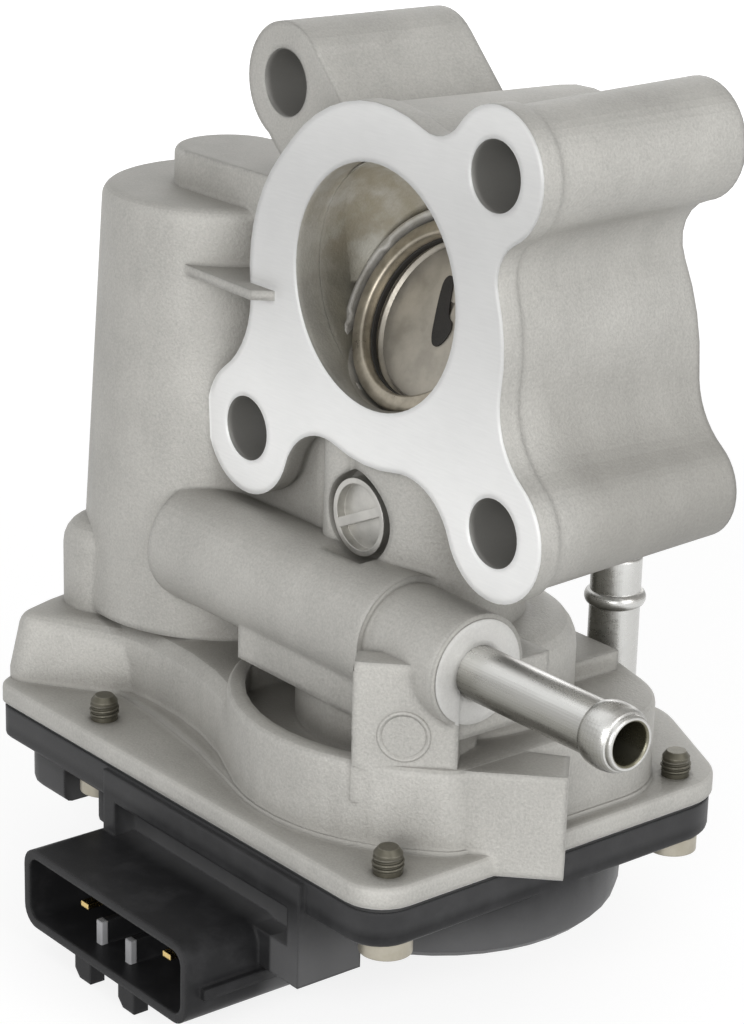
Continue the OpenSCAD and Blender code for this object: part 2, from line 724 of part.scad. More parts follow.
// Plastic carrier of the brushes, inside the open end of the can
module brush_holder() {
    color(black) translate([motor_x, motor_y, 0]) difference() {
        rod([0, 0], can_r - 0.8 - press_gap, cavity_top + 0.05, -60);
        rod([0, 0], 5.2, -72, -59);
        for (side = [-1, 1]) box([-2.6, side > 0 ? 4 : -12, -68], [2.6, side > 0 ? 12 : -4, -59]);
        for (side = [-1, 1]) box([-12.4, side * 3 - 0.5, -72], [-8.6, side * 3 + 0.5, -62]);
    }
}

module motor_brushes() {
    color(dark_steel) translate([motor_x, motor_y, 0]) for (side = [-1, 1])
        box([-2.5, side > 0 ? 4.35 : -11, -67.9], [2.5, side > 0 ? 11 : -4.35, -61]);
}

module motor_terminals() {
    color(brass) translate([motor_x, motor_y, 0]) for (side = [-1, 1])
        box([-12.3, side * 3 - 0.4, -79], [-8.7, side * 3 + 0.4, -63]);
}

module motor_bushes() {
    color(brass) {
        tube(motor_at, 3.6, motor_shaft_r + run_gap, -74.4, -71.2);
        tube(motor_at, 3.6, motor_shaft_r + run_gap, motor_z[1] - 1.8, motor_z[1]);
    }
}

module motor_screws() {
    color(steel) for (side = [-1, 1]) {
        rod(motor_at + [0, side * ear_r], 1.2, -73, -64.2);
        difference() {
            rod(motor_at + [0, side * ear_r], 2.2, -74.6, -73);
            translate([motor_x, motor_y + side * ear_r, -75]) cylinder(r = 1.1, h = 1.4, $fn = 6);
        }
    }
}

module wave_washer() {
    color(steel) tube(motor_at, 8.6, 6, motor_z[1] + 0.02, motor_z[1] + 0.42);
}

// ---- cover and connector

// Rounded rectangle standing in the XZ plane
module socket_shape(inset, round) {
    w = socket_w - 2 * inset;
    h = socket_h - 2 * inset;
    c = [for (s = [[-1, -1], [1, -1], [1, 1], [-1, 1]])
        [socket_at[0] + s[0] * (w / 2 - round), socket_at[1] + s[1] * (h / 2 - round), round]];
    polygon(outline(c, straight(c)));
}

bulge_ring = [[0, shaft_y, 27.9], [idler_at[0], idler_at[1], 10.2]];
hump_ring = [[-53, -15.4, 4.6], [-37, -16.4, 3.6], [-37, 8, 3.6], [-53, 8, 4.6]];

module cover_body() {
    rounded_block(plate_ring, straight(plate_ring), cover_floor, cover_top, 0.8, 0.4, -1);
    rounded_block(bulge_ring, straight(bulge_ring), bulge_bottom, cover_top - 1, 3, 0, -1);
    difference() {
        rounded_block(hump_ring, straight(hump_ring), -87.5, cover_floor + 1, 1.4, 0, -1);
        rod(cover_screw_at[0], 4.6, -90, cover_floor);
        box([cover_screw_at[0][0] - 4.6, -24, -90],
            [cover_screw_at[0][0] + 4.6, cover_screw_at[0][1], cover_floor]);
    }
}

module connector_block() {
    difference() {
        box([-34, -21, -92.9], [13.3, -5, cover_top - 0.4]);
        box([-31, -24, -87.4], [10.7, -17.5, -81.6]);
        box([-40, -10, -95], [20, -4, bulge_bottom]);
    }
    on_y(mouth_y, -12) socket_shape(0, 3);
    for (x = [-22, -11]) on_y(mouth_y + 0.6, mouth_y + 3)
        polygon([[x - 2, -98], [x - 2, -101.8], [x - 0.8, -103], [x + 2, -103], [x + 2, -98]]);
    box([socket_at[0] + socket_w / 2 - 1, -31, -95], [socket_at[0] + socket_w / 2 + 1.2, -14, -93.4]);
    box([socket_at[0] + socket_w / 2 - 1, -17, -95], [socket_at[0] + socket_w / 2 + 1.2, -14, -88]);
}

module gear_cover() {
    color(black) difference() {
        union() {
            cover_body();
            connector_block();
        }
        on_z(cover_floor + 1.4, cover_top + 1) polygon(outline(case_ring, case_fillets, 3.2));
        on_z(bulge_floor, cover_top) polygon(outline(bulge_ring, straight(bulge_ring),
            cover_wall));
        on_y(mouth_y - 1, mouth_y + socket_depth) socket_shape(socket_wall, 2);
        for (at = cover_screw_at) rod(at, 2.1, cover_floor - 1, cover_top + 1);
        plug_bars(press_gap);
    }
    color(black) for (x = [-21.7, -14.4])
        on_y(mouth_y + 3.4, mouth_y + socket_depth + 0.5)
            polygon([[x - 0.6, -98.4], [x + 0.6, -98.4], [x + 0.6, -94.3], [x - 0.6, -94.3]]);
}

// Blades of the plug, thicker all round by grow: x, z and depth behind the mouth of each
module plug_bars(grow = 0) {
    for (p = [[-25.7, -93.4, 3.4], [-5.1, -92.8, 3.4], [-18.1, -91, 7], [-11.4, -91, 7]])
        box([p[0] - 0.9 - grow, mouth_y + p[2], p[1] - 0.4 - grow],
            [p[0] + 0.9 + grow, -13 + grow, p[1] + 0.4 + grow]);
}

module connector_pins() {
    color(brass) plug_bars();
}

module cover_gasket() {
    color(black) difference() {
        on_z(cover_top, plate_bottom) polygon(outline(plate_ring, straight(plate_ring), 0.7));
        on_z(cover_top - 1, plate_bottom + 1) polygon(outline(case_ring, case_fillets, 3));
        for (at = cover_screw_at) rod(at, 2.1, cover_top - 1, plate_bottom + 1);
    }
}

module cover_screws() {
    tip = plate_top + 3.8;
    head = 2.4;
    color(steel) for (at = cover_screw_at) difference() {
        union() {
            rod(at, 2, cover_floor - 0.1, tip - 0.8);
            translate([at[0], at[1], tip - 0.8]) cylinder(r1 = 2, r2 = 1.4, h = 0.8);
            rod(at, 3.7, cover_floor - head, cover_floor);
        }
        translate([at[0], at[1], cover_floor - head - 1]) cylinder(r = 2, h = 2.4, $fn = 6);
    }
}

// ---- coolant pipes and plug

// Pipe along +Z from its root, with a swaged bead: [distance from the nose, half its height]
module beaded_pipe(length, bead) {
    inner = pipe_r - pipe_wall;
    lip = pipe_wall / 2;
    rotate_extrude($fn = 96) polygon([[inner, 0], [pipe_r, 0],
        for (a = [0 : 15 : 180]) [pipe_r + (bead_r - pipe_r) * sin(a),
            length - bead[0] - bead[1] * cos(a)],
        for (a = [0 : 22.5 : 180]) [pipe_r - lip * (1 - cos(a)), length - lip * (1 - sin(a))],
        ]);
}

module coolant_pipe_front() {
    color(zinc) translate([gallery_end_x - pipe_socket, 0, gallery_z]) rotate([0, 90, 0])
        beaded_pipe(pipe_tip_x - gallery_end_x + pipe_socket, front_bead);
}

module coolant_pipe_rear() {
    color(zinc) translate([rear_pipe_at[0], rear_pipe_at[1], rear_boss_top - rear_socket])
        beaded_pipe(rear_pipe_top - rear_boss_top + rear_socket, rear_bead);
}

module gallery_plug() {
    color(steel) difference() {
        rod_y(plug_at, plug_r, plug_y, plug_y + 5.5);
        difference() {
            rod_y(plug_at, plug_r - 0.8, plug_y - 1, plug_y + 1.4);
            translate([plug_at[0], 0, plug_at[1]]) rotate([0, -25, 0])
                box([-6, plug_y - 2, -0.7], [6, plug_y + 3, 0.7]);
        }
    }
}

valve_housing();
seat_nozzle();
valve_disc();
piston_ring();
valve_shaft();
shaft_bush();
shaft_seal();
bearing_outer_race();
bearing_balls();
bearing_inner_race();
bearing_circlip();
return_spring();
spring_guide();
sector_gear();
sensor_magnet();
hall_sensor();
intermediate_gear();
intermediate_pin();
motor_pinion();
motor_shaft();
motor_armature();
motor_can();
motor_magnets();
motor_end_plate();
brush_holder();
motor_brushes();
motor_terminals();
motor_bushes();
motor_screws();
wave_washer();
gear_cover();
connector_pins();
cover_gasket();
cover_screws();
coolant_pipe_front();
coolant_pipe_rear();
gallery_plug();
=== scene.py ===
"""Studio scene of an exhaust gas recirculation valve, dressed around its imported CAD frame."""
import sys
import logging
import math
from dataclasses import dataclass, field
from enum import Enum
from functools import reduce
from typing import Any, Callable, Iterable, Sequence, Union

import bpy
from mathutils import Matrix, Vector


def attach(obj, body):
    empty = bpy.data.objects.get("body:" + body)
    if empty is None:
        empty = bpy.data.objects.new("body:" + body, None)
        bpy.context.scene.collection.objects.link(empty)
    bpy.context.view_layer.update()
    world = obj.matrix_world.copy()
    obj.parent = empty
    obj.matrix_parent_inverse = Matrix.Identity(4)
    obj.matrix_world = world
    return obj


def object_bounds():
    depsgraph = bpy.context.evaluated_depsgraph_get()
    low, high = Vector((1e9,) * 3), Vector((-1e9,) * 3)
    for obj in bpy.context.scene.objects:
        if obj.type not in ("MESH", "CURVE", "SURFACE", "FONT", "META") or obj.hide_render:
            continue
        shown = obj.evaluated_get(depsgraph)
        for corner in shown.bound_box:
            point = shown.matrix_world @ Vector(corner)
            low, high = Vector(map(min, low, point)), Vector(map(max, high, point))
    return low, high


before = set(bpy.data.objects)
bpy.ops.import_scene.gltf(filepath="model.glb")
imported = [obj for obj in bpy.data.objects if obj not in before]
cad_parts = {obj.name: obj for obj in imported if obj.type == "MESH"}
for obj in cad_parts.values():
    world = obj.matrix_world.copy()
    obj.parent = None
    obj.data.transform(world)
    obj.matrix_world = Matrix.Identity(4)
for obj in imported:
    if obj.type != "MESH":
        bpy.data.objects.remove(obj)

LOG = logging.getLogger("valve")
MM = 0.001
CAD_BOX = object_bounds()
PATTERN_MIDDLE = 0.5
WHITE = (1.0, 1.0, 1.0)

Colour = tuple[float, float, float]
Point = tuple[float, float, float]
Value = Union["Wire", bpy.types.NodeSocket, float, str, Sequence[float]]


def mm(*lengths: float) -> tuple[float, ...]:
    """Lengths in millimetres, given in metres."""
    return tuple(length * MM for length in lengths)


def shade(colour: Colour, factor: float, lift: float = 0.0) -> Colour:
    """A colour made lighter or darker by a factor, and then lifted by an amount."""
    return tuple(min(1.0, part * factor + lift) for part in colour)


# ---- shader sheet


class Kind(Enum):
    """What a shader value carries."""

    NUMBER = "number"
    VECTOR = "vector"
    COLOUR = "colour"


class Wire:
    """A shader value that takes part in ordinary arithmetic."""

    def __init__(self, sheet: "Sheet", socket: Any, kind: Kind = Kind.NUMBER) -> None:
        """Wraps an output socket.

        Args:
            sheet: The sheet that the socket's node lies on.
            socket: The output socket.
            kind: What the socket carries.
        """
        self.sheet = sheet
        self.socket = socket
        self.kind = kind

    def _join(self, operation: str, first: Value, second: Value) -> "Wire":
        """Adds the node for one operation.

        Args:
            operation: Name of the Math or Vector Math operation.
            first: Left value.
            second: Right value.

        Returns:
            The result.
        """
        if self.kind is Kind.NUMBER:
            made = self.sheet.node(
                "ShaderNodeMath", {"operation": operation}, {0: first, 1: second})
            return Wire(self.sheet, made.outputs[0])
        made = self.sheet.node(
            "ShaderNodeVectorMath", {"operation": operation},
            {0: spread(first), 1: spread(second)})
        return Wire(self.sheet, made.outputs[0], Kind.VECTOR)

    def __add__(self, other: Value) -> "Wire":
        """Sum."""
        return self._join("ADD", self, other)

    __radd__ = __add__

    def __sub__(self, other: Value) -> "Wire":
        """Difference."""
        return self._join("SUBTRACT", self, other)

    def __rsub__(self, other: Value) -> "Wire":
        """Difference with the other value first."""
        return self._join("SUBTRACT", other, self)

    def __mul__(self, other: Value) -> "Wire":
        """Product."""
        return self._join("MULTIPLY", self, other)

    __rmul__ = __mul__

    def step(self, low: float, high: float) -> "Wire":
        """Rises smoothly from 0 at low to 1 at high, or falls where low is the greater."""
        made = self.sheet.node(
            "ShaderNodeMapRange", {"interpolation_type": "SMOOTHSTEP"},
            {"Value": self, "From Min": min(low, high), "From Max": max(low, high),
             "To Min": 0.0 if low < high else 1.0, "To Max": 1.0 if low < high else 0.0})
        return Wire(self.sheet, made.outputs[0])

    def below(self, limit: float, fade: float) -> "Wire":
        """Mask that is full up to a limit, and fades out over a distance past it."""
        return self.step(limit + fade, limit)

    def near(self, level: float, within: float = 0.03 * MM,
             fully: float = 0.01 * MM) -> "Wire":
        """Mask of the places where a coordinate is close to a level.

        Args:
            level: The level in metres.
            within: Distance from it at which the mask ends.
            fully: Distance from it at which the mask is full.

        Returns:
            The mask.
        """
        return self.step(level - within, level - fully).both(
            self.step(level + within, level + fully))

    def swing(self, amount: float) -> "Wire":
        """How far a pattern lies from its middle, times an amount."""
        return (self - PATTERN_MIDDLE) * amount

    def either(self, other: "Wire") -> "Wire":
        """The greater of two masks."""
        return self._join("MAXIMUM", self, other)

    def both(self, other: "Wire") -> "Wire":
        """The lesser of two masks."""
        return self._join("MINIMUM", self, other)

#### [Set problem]
Quote nothing but the lines that run from the line containing "obj.data.transform(world)" through the line containing "WHITE = (1.0, 1.0, 1.0)", keeping both of them word for word.

#### [Output for this task]
    obj.data.transform(world)
    obj.matrix_world = Matrix.Identity(4)
for obj in imported:
    if obj.type != "MESH":
        bpy.data.objects.remove(obj)

LOG = logging.getLogger("valve")
MM = 0.001
CAD_BOX = object_bounds()
PATTERN_MIDDLE = 0.5
WHITE = (1.0, 1.0, 1.0)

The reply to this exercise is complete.